PROBLEM STATEMENT> Set down all of the data exactly as it appears.

DATASET CONTENT>
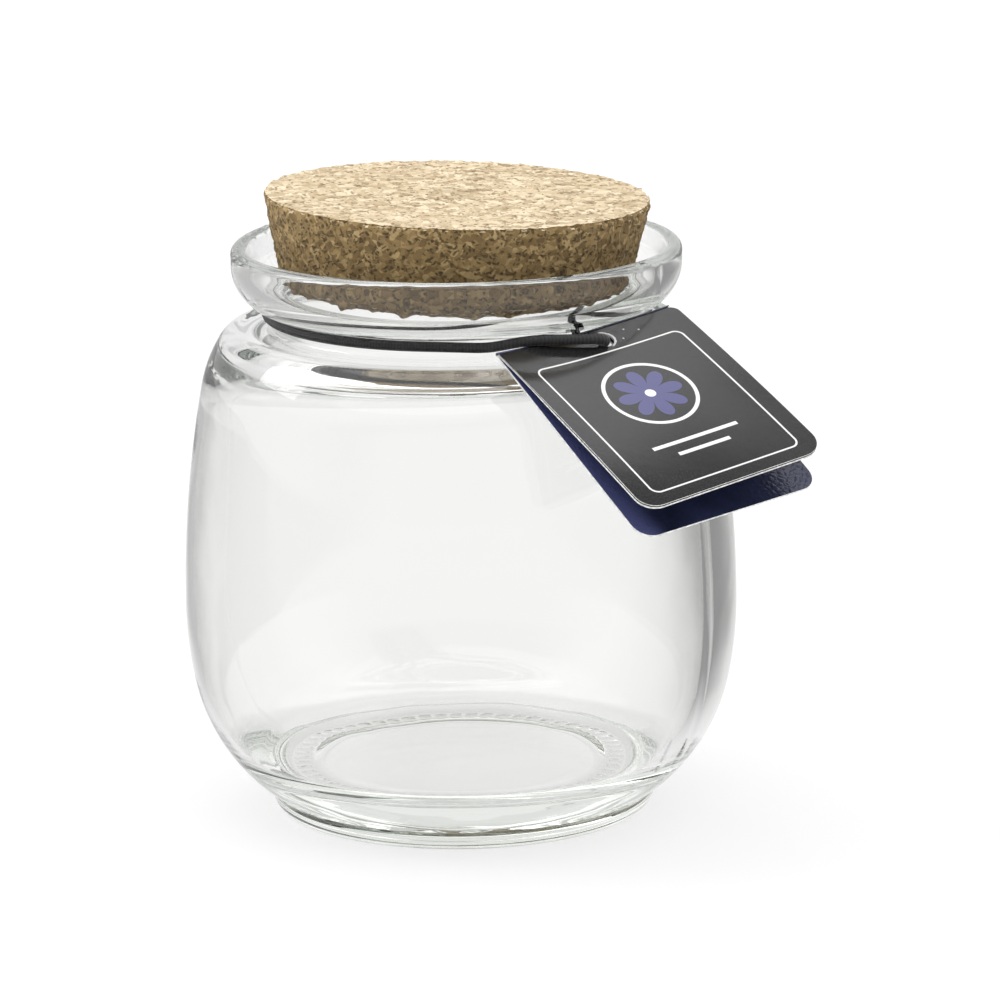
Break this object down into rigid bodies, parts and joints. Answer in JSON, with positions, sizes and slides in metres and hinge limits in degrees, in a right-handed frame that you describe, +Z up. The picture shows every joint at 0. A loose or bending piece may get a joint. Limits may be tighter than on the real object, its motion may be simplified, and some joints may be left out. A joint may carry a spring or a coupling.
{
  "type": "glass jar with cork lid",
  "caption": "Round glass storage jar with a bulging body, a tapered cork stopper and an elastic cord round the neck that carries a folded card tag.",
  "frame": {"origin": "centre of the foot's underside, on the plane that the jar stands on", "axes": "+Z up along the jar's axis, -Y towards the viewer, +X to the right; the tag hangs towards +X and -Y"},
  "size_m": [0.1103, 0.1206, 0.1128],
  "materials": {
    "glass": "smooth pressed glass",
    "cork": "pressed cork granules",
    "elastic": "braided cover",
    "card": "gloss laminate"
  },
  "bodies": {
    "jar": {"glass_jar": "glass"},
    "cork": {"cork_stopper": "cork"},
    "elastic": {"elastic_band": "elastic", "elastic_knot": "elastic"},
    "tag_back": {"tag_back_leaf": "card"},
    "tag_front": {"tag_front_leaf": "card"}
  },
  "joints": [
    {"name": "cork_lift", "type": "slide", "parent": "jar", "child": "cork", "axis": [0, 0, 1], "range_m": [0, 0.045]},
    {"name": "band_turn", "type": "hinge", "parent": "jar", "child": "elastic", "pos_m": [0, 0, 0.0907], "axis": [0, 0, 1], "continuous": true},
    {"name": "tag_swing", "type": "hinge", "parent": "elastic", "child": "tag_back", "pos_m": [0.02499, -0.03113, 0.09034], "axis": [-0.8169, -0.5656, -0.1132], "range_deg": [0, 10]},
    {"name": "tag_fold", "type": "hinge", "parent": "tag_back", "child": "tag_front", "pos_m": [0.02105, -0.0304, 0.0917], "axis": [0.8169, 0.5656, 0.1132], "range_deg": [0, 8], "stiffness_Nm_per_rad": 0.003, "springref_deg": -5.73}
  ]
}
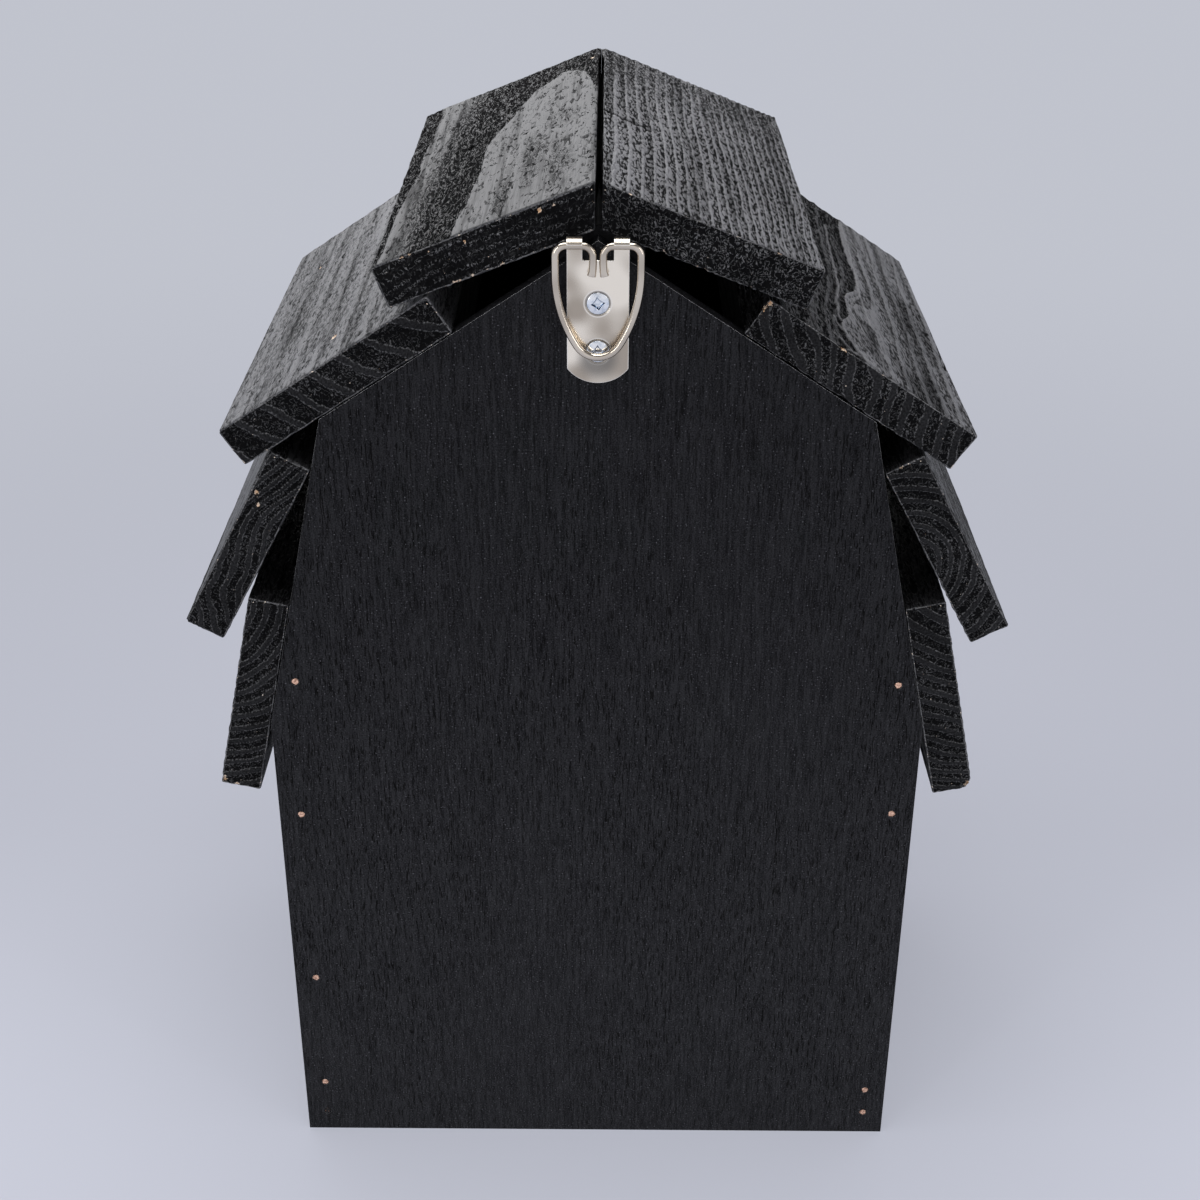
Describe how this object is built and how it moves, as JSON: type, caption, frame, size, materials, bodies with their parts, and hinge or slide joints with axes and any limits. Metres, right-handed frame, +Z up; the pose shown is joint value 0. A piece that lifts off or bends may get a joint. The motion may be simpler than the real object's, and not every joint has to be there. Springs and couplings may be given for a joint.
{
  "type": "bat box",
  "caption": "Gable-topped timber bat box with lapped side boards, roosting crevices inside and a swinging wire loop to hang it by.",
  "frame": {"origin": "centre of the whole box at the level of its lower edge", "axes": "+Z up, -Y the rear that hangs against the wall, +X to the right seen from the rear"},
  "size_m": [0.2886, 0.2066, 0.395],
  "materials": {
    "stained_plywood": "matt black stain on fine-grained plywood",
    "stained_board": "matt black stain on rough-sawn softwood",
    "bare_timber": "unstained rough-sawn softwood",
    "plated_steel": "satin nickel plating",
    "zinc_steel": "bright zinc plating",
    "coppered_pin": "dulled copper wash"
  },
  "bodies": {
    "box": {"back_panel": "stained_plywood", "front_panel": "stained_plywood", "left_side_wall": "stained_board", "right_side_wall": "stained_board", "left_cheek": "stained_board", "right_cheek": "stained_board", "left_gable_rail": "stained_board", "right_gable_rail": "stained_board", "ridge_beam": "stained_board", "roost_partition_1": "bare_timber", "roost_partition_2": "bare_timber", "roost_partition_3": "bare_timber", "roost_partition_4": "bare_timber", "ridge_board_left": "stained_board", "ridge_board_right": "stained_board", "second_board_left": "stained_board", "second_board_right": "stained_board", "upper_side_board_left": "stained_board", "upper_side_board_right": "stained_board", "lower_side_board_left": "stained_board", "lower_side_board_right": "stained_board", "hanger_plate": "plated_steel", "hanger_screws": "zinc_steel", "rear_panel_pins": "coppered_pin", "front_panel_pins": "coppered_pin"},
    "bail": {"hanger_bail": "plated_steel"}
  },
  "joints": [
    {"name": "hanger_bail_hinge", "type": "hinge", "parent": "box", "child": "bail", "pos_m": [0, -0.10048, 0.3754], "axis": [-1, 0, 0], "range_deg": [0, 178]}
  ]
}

THE ANSWER>
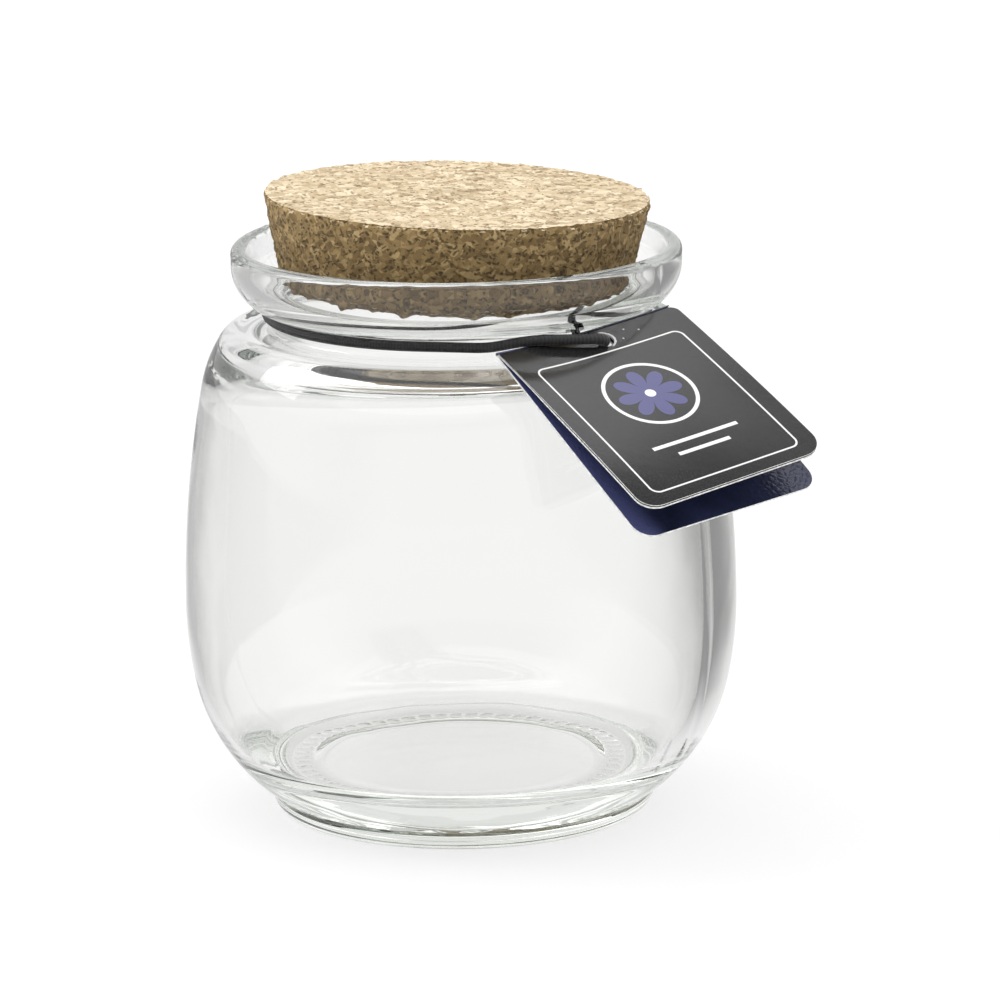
Break this object down into rigid bodies, parts and joints. Answer in JSON, with positions, sizes and slides in metres and hinge limits in degrees, in a right-handed frame that you describe, +Z up. The picture shows every joint at 0. A loose or bending piece may get a joint. Limits may be tighter than on the real object, its motion may be simplified, and some joints may be left out. A joint may carry a spring or a coupling.
{
  "type": "glass jar with cork lid",
  "caption": "Round glass storage jar with a bulging body, a tapered cork stopper and an elastic cord round the neck that carries a folded card tag.",
  "frame": {"origin": "centre of the foot's underside, on the plane that the jar stands on", "axes": "+Z up along the jar's axis, -Y towards the viewer, +X to the right; the tag hangs towards +X and -Y"},
  "size_m": [0.1103, 0.1206, 0.1128],
  "materials": {
    "glass": "smooth pressed glass",
    "cork": "pressed cork granules",
    "elastic": "braided cover",
    "card": "gloss laminate"
  },
  "bodies": {
    "jar": {"glass_jar": "glass"},
    "cork": {"cork_stopper": "cork"},
    "elastic": {"elastic_band": "elastic", "elastic_knot": "elastic"},
    "tag_back": {"tag_back_leaf": "card"},
    "tag_front": {"tag_front_leaf": "card"}
  },
  "joints": [
    {"name": "cork_lift", "type": "slide", "parent": "jar", "child": "cork", "axis": [0, 0, 1], "range_m": [0, 0.045]},
    {"name": "band_turn", "type": "hinge", "parent": "jar", "child": "elastic", "pos_m": [0, 0, 0.0907], "axis": [0, 0, 1], "continuous": true},
    {"name": "tag_swing", "type": "hinge", "parent": "elastic", "child": "tag_back", "pos_m": [0.02499, -0.03113, 0.09034], "axis": [-0.8169, -0.5656, -0.1132], "range_deg": [0, 10]},
    {"name": "tag_fold", "type": "hinge", "parent": "tag_back", "child": "tag_front", "pos_m": [0.02105, -0.0304, 0.0917], "axis": [0.8169, 0.5656, 0.1132], "range_deg": [0, 8], "stiffness_Nm_per_rad": 0.003, "springref_deg": -5.73}
  ]
}
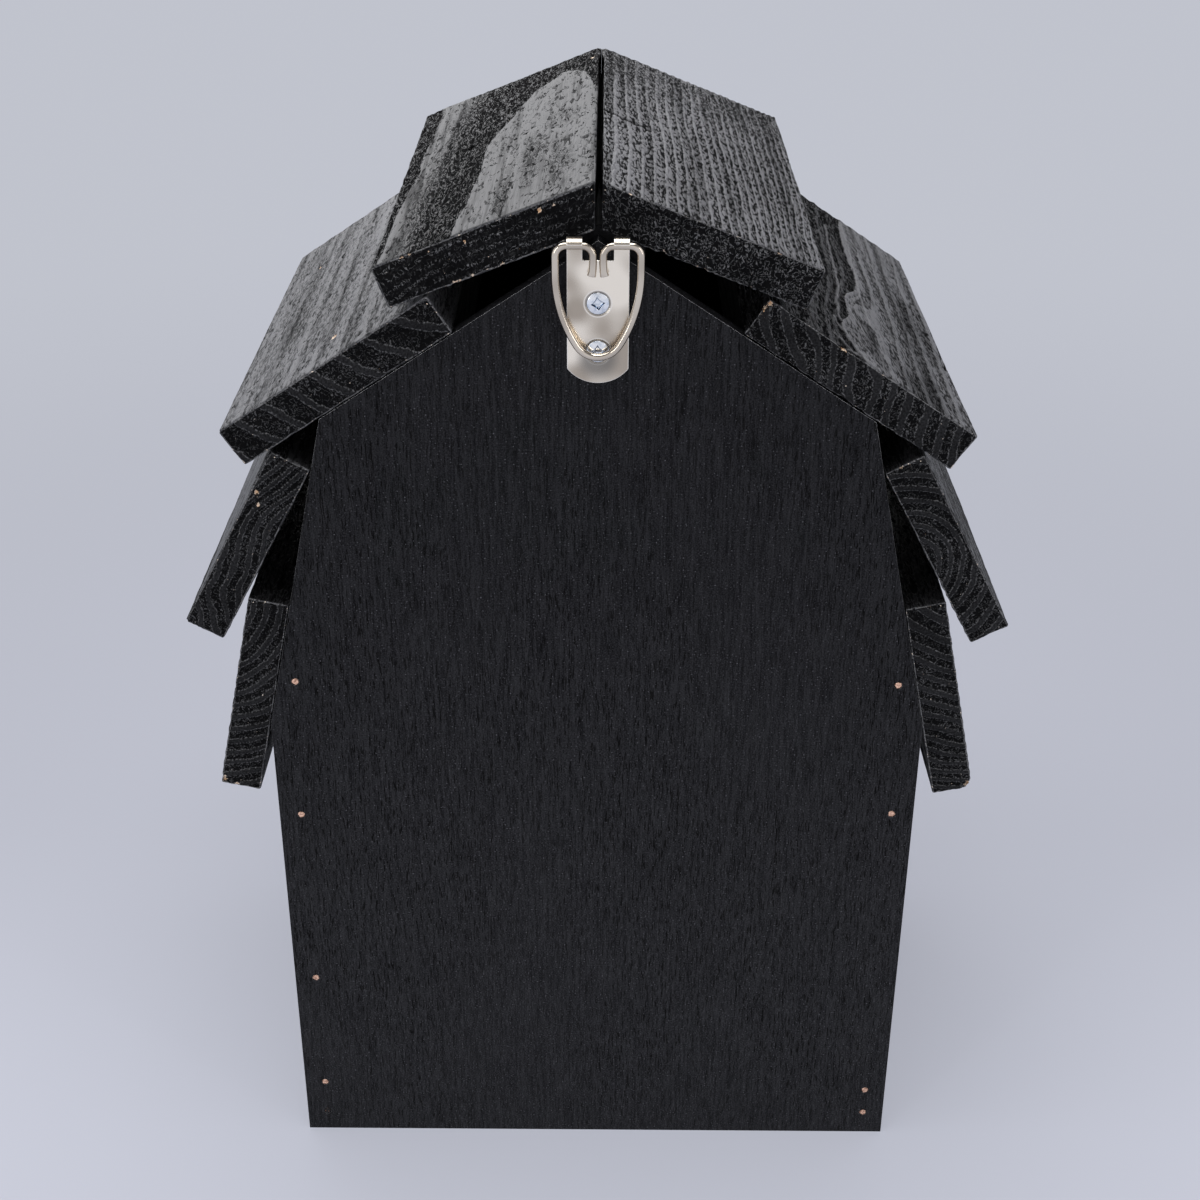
Describe how this object is built and how it moves, as JSON: type, caption, frame, size, materials, bodies with their parts, and hinge or slide joints with axes and any limits. Metres, right-handed frame, +Z up; the pose shown is joint value 0. A piece that lifts off or bends may get a joint. The motion may be simpler than the real object's, and not every joint has to be there. Springs and couplings may be given for a joint.
{
  "type": "bat box",
  "caption": "Gable-topped timber bat box with lapped side boards, roosting crevices inside and a swinging wire loop to hang it by.",
  "frame": {"origin": "centre of the whole box at the level of its lower edge", "axes": "+Z up, -Y the rear that hangs against the wall, +X to the right seen from the rear"},
  "size_m": [0.2886, 0.2066, 0.395],
  "materials": {
    "stained_plywood": "matt black stain on fine-grained plywood",
    "stained_board": "matt black stain on rough-sawn softwood",
    "bare_timber": "unstained rough-sawn softwood",
    "plated_steel": "satin nickel plating",
    "zinc_steel": "bright zinc plating",
    "coppered_pin": "dulled copper wash"
  },
  "bodies": {
    "box": {"back_panel": "stained_plywood", "front_panel": "stained_plywood", "left_side_wall": "stained_board", "right_side_wall": "stained_board", "left_cheek": "stained_board", "right_cheek": "stained_board", "left_gable_rail": "stained_board", "right_gable_rail": "stained_board", "ridge_beam": "stained_board", "roost_partition_1": "bare_timber", "roost_partition_2": "bare_timber", "roost_partition_3": "bare_timber", "roost_partition_4": "bare_timber", "ridge_board_left": "stained_board", "ridge_board_right": "stained_board", "second_board_left": "stained_board", "second_board_right": "stained_board", "upper_side_board_left": "stained_board", "upper_side_board_right": "stained_board", "lower_side_board_left": "stained_board", "lower_side_board_right": "stained_board", "hanger_plate": "plated_steel", "hanger_screws": "zinc_steel", "rear_panel_pins": "coppered_pin", "front_panel_pins": "coppered_pin"},
    "bail": {"hanger_bail": "plated_steel"}
  },
  "joints": [
    {"name": "hanger_bail_hinge", "type": "hinge", "parent": "box", "child": "bail", "pos_m": [0, -0.10048, 0.3754], "axis": [-1, 0, 0], "range_deg": [0, 178]}
  ]
}